* _Given request_
Can you write out all of the material below, word for word?
>> BEGIN Raw records
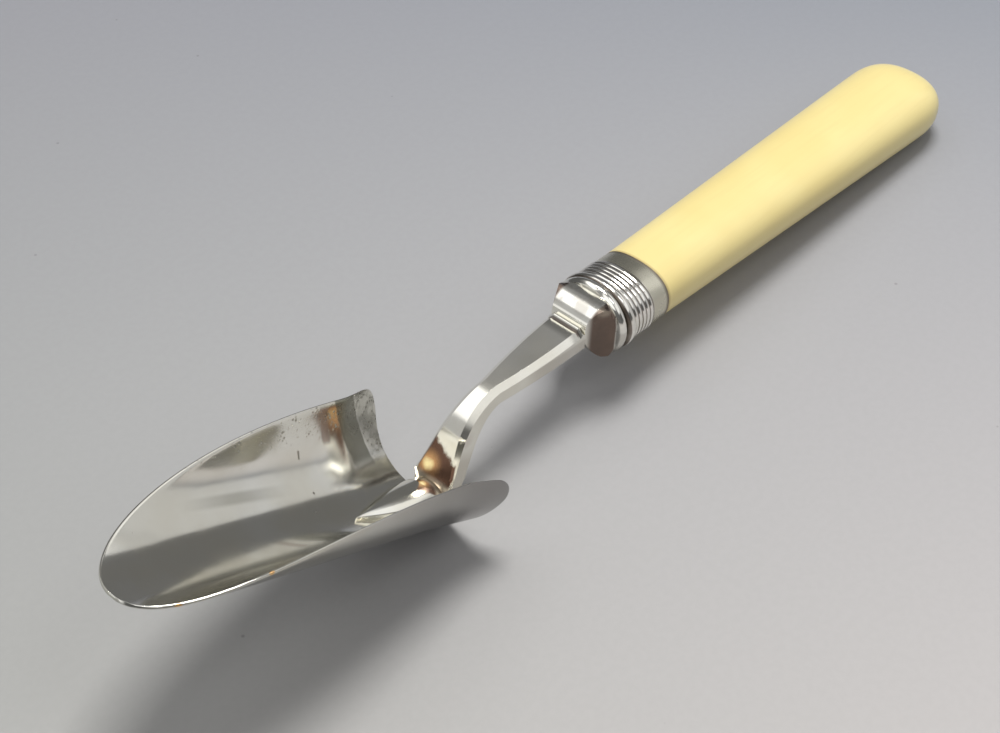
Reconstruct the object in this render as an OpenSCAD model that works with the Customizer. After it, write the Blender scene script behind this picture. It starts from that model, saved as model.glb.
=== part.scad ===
// Cheese scoop: a sheet trough soldered to a forged shank, with a reeded collar and a long handle.
// The pieces are drawn along the handle's axis, which is the X axis, with the butt towards +X.
// The joint between the collar and the handle is at X = 0. The last step, laid_down(), tilts the
// whole scoop until the heel of the blade and the butt of the handle both touch Z = 0.

/* [Blade] */
// Width of the trough across its walls
blade_w = 30; // [24:0.5:36]
// Depth of the trough at the ears
blade_depth = 16; // [12:0.5:19]
// Length along the keel from the nose to the ears' rear edges
blade_l = 73; // [60:0.5:90]
// How far the keel runs on behind the ears
heel_tail = 3.5; // [2:0.5:6]
// Thickness of the sheet along the keel
sheet_t = 1; // [0.7:0.1:1.4]
// Thickness of the sheet at its rims and at the nose
rim_t = 0.6; // [0.4:0.1:0.7]
// Distance from the nose at which the keel reaches its full thickness
thin_run = 15; // [8:1:25]
// Distance from the nose at which the rim reaches its full height
rim_run = 66; // [50:1:72]
// Squareness of the trough's section, where 2 is an ellipse
trough_power = 2.15; // [2:0.05:2.8]
// Radius of the ears' rounded corners
ear_corner = 5; // [3:0.5:7]
// Outward flare of each ear
ear_flare = 2.2; // [0.5:0.1:4]
// Length of the flared stretch of each ear
ear_bend = 11.5; // [6:0.5:14]
// Softness of the bend at the start of the flare
ear_bend_r = 1.5; // [0.5:0.1:4]
// Height up to which the rear edge sweeps forward from the heel
sweep_h = 8; // [5:0.5:10]
// Angle between the keel and the handle's axis
blade_pitch = 24; // [16:0.5:28]

/* [Shank] */
// Width of the shank at the bolster
shank_w = 8; // [6:0.5:10]
// Thickness of the shank at the bolster
shank_t = 4.8; // [4:0.2:6]
// Width of the shank at its waist
waist_w = 4.6; // [4:0.2:7]
// Thickness of the shank at its waist
waist_t = 4; // [3:0.2:5]
// Thickness of the shank in the crank
crank_t = 4.8; // [3.6:0.2:6]
// Width of the shank's foot and of the tongue
foot_w = 8.7; // [7:0.1:10]
// Chamfer along the shank's upper edges
shank_chamfer = 1.1; // [0.5:0.1:1.4]
// Chamfer at the foot's lower end
foot_chamfer = 0.5; // [0.3:0.1:1.4]
// Height of the shank's top face above the handle's axis at the bolster
shank_rise = 2.9; // [2:0.1:3.5]
// Fall of the shank's straight run towards the blade
shank_fall = 5; // [0:0.5:10]
// Length of the shank's straight run from the bolster
shank_run = 21; // [16:0.2:30]
// Radius of the crank, measured on the top face
crank_r = 14; // [9:0.5:16]
// Fall of the shank below the crank
foot_fall = 62.5; // [50:0.5:70]
// Length of the straight foot below the crank
foot_l = 6.9; // [6:0.1:12]

/* [Tongue] */
// Length of the tongue from the crease to its tip
tongue_l = 19; // [14:0.5:24]
// Height of the tongue above the sheet at the crease
tongue_h = 4.6; // [3:0.1:5]
// Depth of the groove between the tongue and the foot
tongue_dip = 0.8; // [0:0.1:1.2]
// Height of the tongue above the sheet at its tip
tongue_tip_h = 0.5; // [0.3:0.1:1]
// Distance of the crease ahead of the heel's end
crease_set = 2.4; // [2:0.1:5]

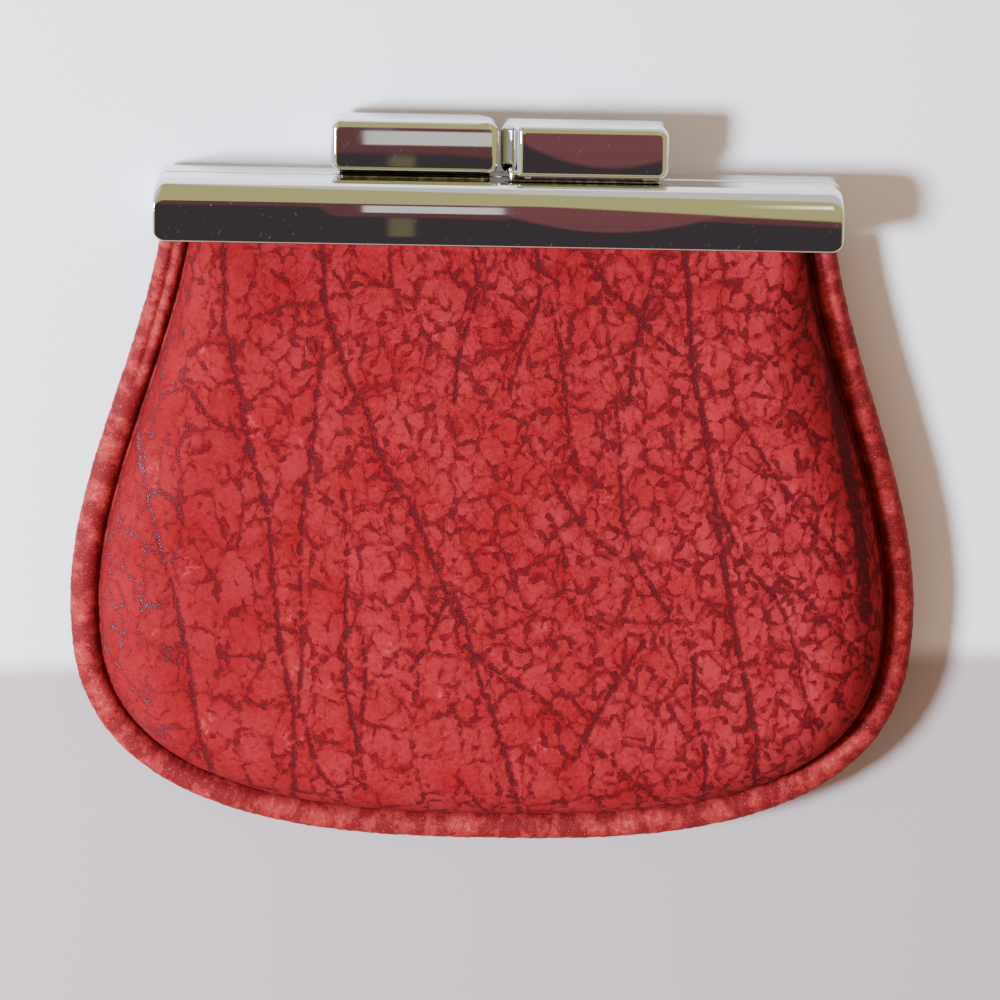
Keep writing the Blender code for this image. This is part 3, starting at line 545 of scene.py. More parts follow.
>> END Raw records
* _The response_
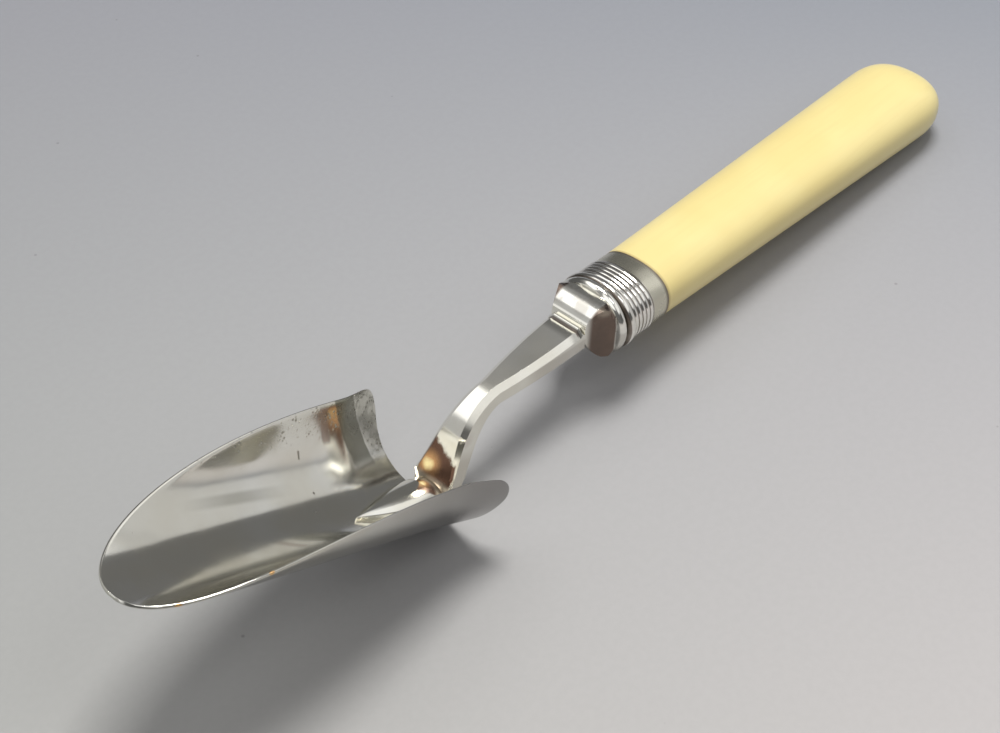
Reconstruct the object in this render as an OpenSCAD model that works with the Customizer. After it, write the Blender scene script behind this picture. It starts from that model, saved as model.glb.
=== part.scad ===
// Cheese scoop: a sheet trough soldered to a forged shank, with a reeded collar and a long handle.
// The pieces are drawn along the handle's axis, which is the X axis, with the butt towards +X.
// The joint between the collar and the handle is at X = 0. The last step, laid_down(), tilts the
// whole scoop until the heel of the blade and the butt of the handle both touch Z = 0.

/* [Blade] */
// Width of the trough across its walls
blade_w = 30; // [24:0.5:36]
// Depth of the trough at the ears
blade_depth = 16; // [12:0.5:19]
// Length along the keel from the nose to the ears' rear edges
blade_l = 73; // [60:0.5:90]
// How far the keel runs on behind the ears
heel_tail = 3.5; // [2:0.5:6]
// Thickness of the sheet along the keel
sheet_t = 1; // [0.7:0.1:1.4]
// Thickness of the sheet at its rims and at the nose
rim_t = 0.6; // [0.4:0.1:0.7]
// Distance from the nose at which the keel reaches its full thickness
thin_run = 15; // [8:1:25]
// Distance from the nose at which the rim reaches its full height
rim_run = 66; // [50:1:72]
// Squareness of the trough's section, where 2 is an ellipse
trough_power = 2.15; // [2:0.05:2.8]
// Radius of the ears' rounded corners
ear_corner = 5; // [3:0.5:7]
// Outward flare of each ear
ear_flare = 2.2; // [0.5:0.1:4]
// Length of the flared stretch of each ear
ear_bend = 11.5; // [6:0.5:14]
// Softness of the bend at the start of the flare
ear_bend_r = 1.5; // [0.5:0.1:4]
// Height up to which the rear edge sweeps forward from the heel
sweep_h = 8; // [5:0.5:10]
// Angle between the keel and the handle's axis
blade_pitch = 24; // [16:0.5:28]

/* [Shank] */
// Width of the shank at the bolster
shank_w = 8; // [6:0.5:10]
// Thickness of the shank at the bolster
shank_t = 4.8; // [4:0.2:6]
// Width of the shank at its waist
waist_w = 4.6; // [4:0.2:7]
// Thickness of the shank at its waist
waist_t = 4; // [3:0.2:5]
// Thickness of the shank in the crank
crank_t = 4.8; // [3.6:0.2:6]
// Width of the shank's foot and of the tongue
foot_w = 8.7; // [7:0.1:10]
// Chamfer along the shank's upper edges
shank_chamfer = 1.1; // [0.5:0.1:1.4]
// Chamfer at the foot's lower end
foot_chamfer = 0.5; // [0.3:0.1:1.4]
// Height of the shank's top face above the handle's axis at the bolster
shank_rise = 2.9; // [2:0.1:3.5]
// Fall of the shank's straight run towards the blade
shank_fall = 5; // [0:0.5:10]
// Length of the shank's straight run from the bolster
shank_run = 21; // [16:0.2:30]
// Radius of the crank, measured on the top face
crank_r = 14; // [9:0.5:16]
// Fall of the shank below the crank
foot_fall = 62.5; // [50:0.5:70]
// Length of the straight foot below the crank
foot_l = 6.9; // [6:0.1:12]

/* [Tongue] */
// Length of the tongue from the crease to its tip
tongue_l = 19; // [14:0.5:24]
// Height of the tongue above the sheet at the crease
tongue_h = 4.6; // [3:0.1:5]
// Depth of the groove between the tongue and the foot
tongue_dip = 0.8; // [0:0.1:1.2]
// Height of the tongue above the sheet at its tip
tongue_tip_h = 0.5; // [0.3:0.1:1]
// Distance of the crease ahead of the heel's end
crease_set = 2.4; // [2:0.1:5]

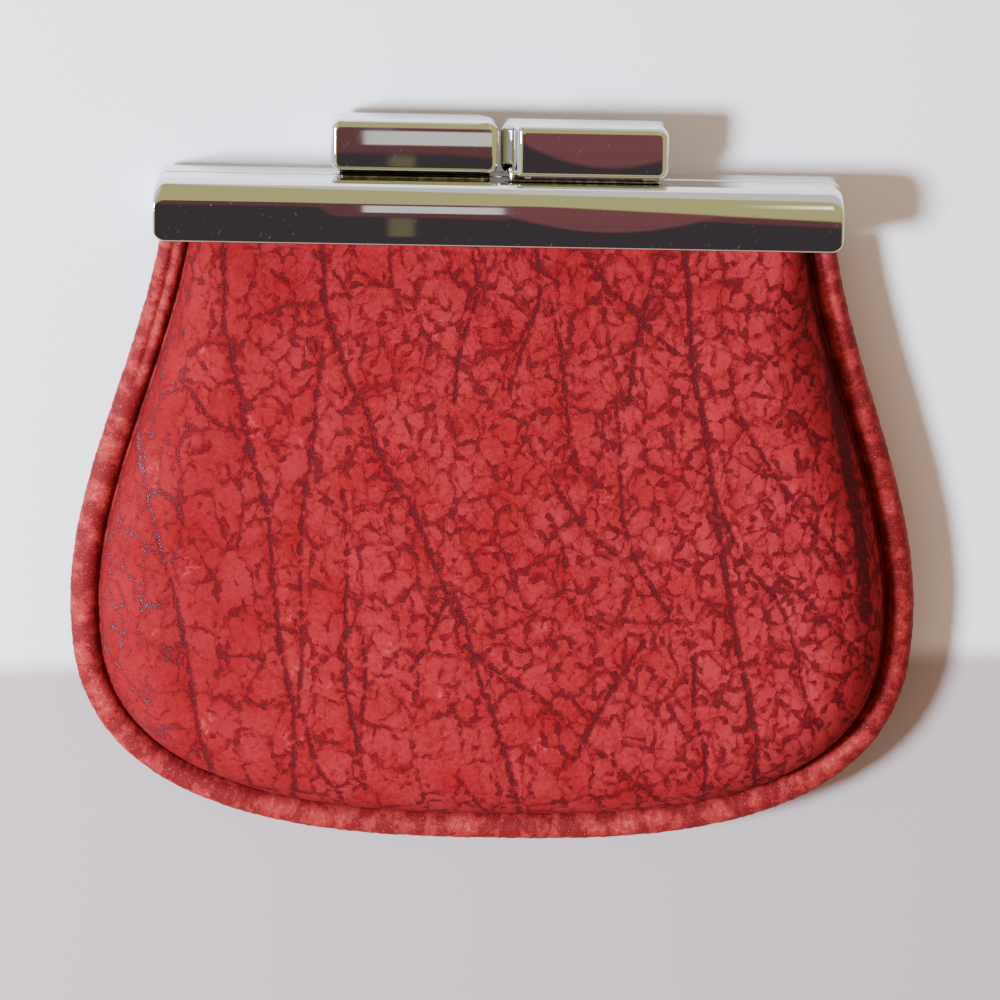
Keep writing the Blender code for this image. This is part 3, starting at line 545 of scene.py. More parts follow.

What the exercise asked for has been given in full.